I understand how important quality pass rushers are — I get it. The last four teams to appear in the Super Bowl averaged 46 regular-season sacks. The league average was 36.

It is hardly even a debate at this point that there isn’t a position on the defensive side of the field that carries more importance than pass rusher.

That said, I don’t think the Houston Texans should feel any pressure to re-sign impending unrestricted free agent Mario Williams.

It’s just not worth it.

This is a team that proved in 2011 that it can compete for a championship without Williams, so there’s no reason to risk your long-term financial health for a guy who hasn’t made it through a full season since 2009 and is coming back from a torn pectoral muscle.

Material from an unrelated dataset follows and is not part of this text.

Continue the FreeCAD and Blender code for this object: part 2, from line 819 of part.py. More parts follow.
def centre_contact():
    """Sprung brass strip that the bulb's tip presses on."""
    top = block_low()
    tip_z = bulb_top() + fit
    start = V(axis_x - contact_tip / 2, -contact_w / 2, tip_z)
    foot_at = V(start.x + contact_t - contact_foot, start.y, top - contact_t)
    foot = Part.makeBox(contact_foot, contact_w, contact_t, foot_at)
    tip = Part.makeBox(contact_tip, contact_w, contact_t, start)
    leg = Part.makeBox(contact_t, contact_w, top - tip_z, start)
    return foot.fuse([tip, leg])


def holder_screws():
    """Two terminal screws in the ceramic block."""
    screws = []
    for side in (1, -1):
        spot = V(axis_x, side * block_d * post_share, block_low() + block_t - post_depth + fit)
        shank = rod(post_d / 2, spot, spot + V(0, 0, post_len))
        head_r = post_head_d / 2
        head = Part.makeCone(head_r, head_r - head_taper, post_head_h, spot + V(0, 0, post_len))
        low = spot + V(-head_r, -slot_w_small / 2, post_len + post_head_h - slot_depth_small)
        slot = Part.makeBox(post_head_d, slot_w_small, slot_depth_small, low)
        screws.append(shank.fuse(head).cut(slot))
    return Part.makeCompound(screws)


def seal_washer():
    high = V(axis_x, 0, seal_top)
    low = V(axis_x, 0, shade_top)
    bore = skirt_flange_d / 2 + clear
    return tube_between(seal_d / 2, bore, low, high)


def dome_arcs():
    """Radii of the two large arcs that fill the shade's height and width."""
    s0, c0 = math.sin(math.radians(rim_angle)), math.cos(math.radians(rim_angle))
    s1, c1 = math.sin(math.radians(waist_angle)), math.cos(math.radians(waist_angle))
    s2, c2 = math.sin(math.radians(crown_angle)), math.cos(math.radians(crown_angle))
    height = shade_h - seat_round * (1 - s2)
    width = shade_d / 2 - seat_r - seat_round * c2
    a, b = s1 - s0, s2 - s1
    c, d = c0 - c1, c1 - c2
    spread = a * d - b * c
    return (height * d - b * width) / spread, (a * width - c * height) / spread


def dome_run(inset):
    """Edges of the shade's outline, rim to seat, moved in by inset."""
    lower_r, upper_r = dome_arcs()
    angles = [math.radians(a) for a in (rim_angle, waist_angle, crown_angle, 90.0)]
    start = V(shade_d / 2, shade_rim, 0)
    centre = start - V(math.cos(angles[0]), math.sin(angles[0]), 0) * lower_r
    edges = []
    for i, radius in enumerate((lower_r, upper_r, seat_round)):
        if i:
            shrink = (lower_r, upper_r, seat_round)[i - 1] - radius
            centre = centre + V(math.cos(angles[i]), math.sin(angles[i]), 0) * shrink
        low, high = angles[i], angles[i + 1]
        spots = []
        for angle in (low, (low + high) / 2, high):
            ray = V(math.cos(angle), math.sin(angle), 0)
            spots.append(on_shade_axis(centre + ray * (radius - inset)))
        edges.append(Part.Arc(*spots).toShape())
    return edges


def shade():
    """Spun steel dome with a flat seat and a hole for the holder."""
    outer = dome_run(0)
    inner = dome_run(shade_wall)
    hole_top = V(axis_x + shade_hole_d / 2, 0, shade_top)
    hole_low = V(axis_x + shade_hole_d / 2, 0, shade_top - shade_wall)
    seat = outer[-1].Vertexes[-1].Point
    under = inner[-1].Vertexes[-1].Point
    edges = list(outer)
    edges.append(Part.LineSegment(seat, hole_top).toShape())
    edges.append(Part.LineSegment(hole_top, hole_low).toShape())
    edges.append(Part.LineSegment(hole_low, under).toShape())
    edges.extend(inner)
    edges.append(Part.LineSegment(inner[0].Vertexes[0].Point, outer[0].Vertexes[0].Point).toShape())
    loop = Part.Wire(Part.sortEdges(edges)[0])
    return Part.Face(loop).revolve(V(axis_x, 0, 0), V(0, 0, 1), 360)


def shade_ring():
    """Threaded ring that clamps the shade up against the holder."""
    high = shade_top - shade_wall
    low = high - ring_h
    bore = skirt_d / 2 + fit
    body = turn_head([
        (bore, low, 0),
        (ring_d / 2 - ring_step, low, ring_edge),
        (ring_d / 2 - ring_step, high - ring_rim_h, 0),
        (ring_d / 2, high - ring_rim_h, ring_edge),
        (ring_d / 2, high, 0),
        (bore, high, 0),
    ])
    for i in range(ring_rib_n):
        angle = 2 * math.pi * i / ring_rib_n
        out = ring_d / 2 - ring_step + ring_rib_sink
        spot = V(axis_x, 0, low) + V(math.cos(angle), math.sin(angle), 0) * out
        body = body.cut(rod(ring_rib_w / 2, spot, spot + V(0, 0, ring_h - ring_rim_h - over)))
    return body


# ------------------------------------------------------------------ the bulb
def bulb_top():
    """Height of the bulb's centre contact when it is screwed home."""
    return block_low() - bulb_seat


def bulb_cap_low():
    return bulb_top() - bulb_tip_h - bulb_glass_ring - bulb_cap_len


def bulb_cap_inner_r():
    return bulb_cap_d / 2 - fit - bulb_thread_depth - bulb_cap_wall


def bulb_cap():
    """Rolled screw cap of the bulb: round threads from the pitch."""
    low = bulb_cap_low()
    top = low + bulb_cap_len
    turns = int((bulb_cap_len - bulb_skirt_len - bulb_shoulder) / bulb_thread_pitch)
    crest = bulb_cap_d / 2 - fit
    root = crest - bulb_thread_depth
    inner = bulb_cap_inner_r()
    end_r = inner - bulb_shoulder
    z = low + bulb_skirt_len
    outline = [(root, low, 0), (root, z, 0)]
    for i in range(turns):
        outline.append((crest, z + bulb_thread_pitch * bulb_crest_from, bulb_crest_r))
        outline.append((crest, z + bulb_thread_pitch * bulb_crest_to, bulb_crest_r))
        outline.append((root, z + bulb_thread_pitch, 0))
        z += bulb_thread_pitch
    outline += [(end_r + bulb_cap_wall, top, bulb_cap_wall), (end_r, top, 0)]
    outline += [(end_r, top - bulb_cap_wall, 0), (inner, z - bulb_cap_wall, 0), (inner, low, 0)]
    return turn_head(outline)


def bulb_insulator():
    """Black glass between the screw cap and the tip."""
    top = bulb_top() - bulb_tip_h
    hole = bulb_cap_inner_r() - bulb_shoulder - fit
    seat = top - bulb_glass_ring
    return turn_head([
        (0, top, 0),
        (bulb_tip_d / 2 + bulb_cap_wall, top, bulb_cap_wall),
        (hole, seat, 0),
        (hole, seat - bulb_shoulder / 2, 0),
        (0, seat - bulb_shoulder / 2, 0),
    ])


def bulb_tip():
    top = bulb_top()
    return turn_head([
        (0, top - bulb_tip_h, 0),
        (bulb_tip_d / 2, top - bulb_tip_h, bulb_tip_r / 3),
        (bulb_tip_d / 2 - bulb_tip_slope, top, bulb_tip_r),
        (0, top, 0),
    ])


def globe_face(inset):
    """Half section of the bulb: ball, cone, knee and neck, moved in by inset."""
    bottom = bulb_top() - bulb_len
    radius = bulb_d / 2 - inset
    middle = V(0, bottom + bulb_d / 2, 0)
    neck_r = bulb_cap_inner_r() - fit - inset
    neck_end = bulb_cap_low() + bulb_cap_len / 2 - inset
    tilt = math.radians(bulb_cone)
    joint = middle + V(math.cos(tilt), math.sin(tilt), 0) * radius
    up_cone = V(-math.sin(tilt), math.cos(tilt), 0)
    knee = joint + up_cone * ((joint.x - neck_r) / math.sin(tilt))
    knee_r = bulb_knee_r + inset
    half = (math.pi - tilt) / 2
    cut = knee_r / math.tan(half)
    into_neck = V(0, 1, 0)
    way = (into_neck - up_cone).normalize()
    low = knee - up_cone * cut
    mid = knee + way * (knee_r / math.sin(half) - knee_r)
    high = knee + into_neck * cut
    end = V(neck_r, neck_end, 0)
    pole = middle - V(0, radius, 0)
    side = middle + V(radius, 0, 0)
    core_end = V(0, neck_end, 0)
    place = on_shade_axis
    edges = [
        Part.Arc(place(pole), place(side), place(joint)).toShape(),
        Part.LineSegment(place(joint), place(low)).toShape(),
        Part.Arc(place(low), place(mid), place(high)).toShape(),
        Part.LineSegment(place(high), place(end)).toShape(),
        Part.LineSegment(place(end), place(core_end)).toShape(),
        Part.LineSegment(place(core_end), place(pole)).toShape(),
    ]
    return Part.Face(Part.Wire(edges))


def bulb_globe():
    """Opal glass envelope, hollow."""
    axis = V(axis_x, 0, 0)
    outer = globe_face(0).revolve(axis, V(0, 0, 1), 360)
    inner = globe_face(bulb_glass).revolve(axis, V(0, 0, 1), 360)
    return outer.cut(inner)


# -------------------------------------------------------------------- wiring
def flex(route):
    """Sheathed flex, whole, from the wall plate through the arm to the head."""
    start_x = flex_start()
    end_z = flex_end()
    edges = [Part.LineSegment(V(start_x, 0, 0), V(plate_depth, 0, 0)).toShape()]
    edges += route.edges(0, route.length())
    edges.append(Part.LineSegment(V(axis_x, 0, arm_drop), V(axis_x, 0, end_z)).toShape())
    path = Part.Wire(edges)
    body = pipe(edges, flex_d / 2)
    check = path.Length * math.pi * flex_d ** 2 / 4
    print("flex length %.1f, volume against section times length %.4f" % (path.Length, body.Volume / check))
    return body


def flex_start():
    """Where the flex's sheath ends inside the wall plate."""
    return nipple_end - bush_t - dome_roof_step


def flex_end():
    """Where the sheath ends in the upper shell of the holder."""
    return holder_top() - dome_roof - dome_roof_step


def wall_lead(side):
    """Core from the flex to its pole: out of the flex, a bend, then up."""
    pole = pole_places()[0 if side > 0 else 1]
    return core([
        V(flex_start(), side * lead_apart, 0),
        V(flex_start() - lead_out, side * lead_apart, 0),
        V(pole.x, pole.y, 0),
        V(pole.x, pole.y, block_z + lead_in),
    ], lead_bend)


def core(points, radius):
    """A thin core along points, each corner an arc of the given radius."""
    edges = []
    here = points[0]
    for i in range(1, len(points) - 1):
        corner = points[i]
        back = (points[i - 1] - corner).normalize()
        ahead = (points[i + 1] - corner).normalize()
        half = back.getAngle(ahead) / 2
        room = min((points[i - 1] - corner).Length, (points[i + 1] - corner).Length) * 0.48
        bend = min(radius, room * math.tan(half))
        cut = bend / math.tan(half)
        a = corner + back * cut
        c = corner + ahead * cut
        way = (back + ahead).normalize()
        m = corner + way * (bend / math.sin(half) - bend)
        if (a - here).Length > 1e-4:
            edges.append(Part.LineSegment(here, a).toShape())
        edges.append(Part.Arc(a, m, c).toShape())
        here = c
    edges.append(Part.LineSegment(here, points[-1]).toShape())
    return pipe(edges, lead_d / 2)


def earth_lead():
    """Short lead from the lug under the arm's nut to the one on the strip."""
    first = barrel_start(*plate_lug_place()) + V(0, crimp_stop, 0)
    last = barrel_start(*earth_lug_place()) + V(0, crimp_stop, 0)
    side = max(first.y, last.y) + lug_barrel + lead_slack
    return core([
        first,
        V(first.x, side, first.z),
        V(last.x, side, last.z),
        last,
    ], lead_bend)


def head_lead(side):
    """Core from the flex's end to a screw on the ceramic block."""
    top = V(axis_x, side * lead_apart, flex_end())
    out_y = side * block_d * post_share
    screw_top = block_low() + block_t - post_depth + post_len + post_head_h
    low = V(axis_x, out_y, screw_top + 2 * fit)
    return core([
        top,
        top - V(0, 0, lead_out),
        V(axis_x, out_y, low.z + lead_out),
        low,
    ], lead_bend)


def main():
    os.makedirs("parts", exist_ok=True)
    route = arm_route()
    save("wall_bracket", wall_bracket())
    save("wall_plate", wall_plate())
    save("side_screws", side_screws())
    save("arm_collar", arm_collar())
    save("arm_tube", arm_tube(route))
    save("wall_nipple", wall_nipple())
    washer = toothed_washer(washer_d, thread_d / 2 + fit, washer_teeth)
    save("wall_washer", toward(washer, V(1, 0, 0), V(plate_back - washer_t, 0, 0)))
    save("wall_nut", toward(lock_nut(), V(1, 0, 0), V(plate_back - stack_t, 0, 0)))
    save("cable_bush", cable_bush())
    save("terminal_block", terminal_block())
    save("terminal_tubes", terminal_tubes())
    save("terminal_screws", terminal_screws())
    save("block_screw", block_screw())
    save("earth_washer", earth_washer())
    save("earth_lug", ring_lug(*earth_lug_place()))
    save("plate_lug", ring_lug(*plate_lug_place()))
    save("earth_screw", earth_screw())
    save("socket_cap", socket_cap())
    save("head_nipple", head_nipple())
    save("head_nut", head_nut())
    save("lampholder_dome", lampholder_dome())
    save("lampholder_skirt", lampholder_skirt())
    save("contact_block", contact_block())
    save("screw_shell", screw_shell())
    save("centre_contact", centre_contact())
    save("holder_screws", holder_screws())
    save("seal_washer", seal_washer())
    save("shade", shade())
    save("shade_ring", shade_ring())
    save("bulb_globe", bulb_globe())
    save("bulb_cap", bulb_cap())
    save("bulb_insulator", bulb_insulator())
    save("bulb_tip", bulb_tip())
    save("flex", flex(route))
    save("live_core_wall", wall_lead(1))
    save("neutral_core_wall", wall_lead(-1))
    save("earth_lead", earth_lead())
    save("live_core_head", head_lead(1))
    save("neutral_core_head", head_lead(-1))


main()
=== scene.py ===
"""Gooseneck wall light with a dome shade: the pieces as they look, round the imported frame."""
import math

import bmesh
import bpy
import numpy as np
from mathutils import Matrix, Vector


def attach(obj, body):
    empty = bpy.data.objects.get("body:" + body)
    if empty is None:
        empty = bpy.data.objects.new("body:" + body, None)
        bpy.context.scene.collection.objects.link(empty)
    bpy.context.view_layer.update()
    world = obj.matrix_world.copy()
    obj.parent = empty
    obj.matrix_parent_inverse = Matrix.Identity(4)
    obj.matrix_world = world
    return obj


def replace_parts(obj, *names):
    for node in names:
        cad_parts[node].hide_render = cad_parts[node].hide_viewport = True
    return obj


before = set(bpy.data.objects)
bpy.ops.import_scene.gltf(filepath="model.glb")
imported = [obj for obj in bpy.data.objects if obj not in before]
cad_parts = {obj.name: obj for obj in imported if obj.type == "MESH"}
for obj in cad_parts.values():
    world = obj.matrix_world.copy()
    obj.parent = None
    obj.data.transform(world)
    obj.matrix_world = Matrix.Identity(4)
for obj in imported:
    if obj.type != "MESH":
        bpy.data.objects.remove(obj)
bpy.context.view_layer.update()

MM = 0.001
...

First off, the franchise tag is out of the question. That would cost the Texans $22 million alone, making it almost impossible to give Arian Foster a new contract while probably costing them free-agent Pro Bowl center Chris Myers.

They have virtually no space under the cap right now, which means that they’d have to make some significant cuts in order to facilitate any sort of long-term deal for Williams. By all indications, the front office is working hard to create the necessary space, but that’ll only force them to sacrifice talent and depth elsewhere while queuing up a potential financial disaster several years down the road.

Serenity now, insanity later.

Williams has also said he hopes to return to the Texans, and a hometown discount isn’t out of the question. But based on the interest the 27-year-old super-athlete is guaranteed to receive on the open market, I can’t imagine he’ll be willing to cave as much as the team requires. PFT speculated earlier this month that Williams “could become the highest paid defensive player in league history” as a free agent.

Williams is incredibly talented, and he led the team in sacks before suffering that season-ending injury in Week 5. But the Houston pass rush didn’t miss a beat without him, so why break the bank? Why even hit the bank at all? This is a team that ranked sixth in football with 44 sacks (after recording only 30 with a healthy Williams in 2010) and already has a slew of capable young pass-rushing threats in the stable.

Quantity can often equal quality when it comes to pass rushers.

For starters, J.J. Watt looks as though he’ll be a star. The 22-year-old recorded seven sacks in the final nine games of the year and was the team’s most valuable player in their first-ever playoff victory when they pounded the Bengals despite not having their starting quarterback.¬†Another rookie, Brooks Reed out of Arizona, also had 3.5 sacks in the playoffs and 9.5 in 13 regular-season and playoff starts in his first pro season. Third-year man Connor Barwin led the team with 11.5 sacks during the regular season, which means that their top three pass rushers are 25 or younger.

Would Williams help? Of course. Is he worth it? Not at all.